The firm was put in contact with Promote Iceland, an organization tasked with helping to boost the country's reputation and increase tourism. Over three days, the Prophet team, using a series of exercises and meetings, put together 24 concepts ranging in scope from economic models to branding that it then pitched to Promote Iceland.
Stefanovich was instrumental in the endeavor, Strotmeyer said.
"In addition to being an on-site provocateur who pushed and challenged thinking as we developed concepts in Iceland, Andy was one of the key people behind the idea of using the firm-wide gathering as an opportunity to work on a real-world challenge for the country," she said.

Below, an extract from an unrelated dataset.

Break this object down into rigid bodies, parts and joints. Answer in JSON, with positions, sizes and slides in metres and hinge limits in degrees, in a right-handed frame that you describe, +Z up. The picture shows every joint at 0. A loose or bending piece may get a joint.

In the end, Promote Iceland chose six concepts it is moving forward with, including creating educational platforms around sustainable energy practices and rethinking distribution channels for Iceland's top industry, fishing.
"If he wasn't good, he wouldn't be getting the business he's getting," James E. Ukrop, former chairman of Ukrop's Super Markets Inc. and First Market Bank and now a board member at Union First Market Bankshares, said of Stefanovich.
The two men have known each other for several years and work together on New Richmond Ventures, a local venture-capital group. Stefanovich credits Ukrop with pushing him to become more involved in the community.
"He's traveled around the world with these large companies doing what he does, trying to open their minds and getting them to think in a different way. To me he's a national brand," Ukrop said.
But the chamber's Scheeler said much of what Stefanovich accomplishes goes unseen.
"Because of the way he works, it's less of him making a significant difference and more of him driving others to perform better," he said. "One of the things I like about Andy is he doesn't feel the need to be the 'guy who did x' but more of the guy behind the scenes making things happen better, faster or in a way that's far beyond initial expectations."